In 1987 he won First Prize in the Jean-Pierre Rampal International Competition in Paris.
Philippe Bernold began his musical education in Colmar, France, studying the flute and later composition and conducting under the tutelage of René Matter. Later, he attended the National Paris Conservatoire where his notable skill was recognized and earned him First Prize in flute. The following year at only 23-years-old, Bernold was appointed first flute at the Opéra National de Lyon. After winning First Prize at the Jean-Pierre Rampal International Competition in Paris, Bernold was able to launch a successful career as a soloist, performing with world famous artists such as: M. Rostropovitch, R. Capuçon, G. Opitz, and A. Tharaud; as well as with many widely-acclaimed orchestras including the Paris Orchestra, Manchester Hallé Orchestra, Tapiola Sinfonietta, National Orchestra of Lyon, Tokyo and Kyoto Symphony Orchestra, among many more. The accomplished flautist has been directed by highly esteemed conductors including: S. Bychkov, J. E. Gardiner, L. Maazel, K. Nagano, Sir Y. Menuhin, M. Inoué, and T. Koopman. He has performed in concert halls worldwide including but not limited to the Royal Festival Hall in London, Warsaw Philharmonic, the Seoul Art Center in South Korea, and Tchaïkovsky Conservatory in Moscow. Years later, Philippe Bernold returned to conducting after founding “Les Virtuoses de l’Opéra de Lyon.” After its formation, the ensemble was lauded for its high level of artistry. Since then, he has been invited to conduct concerts with such ensembles including the Sinfonia Varsovia, Bilbao, the National Opera Orchestra of Lyon, Baden Baden Philharmonie, Orchestre de chambre de Paris, Philharmonic Orchestra of Marseille, Kanazawa Ensemble (Japan), and more. Additionally, Philippe Bernold has made many accomplished recordings. Most notably, Bernard was the recipient of the Grand Prix de l’Académie Charles Cros for his very first recording in 1989. Philippe Bernold is Professor of Chamber Music and flute at the National Paris Conservatoire.

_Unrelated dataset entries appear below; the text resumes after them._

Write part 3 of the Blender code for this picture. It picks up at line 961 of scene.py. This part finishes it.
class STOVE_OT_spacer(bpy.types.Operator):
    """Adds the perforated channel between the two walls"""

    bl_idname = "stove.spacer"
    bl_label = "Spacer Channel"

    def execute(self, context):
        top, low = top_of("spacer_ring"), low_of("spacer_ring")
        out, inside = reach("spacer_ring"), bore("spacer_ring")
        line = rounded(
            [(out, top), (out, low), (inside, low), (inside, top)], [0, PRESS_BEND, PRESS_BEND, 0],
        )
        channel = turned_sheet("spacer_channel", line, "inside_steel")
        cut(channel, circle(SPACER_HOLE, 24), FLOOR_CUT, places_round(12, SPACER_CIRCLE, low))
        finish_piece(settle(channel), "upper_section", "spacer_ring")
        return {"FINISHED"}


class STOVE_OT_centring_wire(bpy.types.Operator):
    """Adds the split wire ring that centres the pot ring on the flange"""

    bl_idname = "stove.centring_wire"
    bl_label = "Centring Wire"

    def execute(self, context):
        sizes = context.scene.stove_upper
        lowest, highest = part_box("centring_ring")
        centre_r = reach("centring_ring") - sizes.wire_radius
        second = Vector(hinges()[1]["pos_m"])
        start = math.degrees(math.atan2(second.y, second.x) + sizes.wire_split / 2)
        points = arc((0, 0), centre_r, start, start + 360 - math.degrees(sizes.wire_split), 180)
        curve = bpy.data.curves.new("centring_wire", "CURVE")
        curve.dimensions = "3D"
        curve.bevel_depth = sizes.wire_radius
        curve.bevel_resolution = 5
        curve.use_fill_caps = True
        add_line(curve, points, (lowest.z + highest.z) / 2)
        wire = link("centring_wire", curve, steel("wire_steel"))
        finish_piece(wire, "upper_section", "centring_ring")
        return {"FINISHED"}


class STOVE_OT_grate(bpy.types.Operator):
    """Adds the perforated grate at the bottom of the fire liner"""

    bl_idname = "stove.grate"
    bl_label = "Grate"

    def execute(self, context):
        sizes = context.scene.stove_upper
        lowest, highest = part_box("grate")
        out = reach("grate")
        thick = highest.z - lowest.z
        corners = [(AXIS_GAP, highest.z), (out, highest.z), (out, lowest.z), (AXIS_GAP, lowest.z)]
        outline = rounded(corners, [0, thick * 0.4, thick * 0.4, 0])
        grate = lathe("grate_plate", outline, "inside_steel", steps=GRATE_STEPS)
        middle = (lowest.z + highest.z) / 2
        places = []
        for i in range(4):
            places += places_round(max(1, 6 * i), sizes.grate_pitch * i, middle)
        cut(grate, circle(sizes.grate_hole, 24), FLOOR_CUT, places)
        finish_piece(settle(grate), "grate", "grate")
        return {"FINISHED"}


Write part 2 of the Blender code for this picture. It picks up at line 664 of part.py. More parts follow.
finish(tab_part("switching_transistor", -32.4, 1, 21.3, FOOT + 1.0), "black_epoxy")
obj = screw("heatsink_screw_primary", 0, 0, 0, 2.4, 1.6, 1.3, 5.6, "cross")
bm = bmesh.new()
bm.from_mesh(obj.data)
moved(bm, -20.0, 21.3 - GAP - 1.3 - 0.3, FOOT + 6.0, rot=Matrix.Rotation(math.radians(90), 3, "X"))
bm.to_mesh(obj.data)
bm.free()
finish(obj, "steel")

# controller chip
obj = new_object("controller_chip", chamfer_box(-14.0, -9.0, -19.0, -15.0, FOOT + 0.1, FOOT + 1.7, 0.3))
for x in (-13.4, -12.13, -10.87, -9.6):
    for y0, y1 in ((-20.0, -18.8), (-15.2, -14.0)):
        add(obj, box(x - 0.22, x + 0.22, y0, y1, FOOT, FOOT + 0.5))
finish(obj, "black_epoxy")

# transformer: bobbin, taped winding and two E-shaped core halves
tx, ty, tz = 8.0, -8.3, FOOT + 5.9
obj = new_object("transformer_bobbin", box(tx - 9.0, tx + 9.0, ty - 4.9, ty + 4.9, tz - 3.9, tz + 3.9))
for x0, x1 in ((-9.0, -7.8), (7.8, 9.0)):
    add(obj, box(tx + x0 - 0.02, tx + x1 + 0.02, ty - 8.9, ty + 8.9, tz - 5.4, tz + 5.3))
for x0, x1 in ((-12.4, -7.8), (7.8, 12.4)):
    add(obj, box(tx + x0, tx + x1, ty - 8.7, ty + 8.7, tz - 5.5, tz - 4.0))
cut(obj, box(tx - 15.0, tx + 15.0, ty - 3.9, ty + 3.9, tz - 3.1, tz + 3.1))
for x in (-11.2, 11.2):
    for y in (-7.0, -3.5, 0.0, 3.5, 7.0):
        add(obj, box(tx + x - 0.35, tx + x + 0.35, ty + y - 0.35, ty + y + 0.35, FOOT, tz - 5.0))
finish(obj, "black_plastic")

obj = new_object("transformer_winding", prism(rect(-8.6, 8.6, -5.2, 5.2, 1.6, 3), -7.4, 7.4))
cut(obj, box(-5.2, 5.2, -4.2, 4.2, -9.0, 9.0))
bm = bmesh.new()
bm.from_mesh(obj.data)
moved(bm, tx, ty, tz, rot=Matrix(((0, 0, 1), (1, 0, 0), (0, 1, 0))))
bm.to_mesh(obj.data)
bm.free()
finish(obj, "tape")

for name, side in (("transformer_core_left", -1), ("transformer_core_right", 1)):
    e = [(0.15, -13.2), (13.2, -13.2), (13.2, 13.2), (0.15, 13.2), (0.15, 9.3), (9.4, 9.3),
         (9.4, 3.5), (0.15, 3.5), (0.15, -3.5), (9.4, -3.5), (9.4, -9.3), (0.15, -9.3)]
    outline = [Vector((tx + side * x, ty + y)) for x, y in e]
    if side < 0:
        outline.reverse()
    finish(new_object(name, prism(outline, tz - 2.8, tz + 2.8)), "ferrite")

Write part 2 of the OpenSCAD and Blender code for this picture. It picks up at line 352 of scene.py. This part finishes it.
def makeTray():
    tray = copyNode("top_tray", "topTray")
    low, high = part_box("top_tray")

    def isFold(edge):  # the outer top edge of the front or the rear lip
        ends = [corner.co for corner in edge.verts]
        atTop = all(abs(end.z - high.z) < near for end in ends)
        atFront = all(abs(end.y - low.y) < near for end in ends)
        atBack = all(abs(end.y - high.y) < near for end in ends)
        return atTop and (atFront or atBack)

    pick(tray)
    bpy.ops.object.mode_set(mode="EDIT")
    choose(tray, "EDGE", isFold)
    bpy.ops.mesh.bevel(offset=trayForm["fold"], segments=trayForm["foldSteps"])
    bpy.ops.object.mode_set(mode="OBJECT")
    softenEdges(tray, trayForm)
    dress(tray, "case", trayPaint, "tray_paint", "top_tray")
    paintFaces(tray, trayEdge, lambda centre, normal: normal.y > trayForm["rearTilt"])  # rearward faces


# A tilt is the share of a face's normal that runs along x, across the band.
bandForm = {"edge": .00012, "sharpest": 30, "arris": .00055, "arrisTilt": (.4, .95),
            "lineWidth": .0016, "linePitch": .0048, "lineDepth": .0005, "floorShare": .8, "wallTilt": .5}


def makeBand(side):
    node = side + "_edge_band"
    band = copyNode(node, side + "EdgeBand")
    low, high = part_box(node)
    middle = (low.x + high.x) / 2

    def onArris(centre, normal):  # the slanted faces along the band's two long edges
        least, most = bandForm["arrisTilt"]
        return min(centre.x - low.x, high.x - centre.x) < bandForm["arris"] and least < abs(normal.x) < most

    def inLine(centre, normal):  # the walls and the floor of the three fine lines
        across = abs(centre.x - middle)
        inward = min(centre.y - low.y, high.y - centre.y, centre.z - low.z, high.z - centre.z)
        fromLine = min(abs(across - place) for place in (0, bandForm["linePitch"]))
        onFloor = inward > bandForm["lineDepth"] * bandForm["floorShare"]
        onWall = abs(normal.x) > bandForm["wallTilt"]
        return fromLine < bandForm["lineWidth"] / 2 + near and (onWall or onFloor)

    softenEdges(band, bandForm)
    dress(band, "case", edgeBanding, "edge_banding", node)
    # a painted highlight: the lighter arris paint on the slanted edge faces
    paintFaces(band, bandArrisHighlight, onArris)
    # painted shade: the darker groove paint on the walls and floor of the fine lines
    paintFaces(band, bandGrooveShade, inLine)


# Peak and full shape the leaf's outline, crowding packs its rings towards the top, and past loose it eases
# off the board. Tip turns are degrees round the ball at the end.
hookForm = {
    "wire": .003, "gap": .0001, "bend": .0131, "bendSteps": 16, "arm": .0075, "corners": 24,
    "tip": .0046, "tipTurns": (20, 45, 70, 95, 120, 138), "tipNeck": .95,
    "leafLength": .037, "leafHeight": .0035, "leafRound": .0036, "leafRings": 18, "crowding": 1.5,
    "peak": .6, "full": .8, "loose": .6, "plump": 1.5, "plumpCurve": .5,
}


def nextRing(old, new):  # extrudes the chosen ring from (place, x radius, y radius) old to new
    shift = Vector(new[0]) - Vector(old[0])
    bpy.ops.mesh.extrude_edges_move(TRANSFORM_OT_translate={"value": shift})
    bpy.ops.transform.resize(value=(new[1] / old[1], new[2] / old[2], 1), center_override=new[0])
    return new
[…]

François Borne (1840-1920) was a French flautist, composer, and professor. Though there is not much information available about his life, it is known that he was born in Toulouse, France. He likely worked closely with French pedagogue and flutist Paul Taffanel at some point in his life, but it is unclear whether that was as a student or a colleague. Borne worked as a flautist in the opera orchestra at the Grand Théâtre de Bordeaux and taught at the Conservatoire de Musique de Toulouse. He was born just as the modern Boehm flute was developed, allowing him to become its champion. He is attributed with making modifications to Boehm’s instrument in order to increase its technical possibilities, and he also wrote music that allowed performers to showcase the flute’s new capabilities. With more ease of technique and greater quality and volume of sound, more virtuosic and expressive music was available to the instrument. One such example is Borne’s Fantasie Brillante on Themes from Bizet's Carmen, which presents and varies some of the most popular music from Bizet’s famous opera. There is little else known about Borne’s life; nonetheless, flautists will always thank Borne for his contributions to both the instrument and to the instrument’s Romantic era repertoire.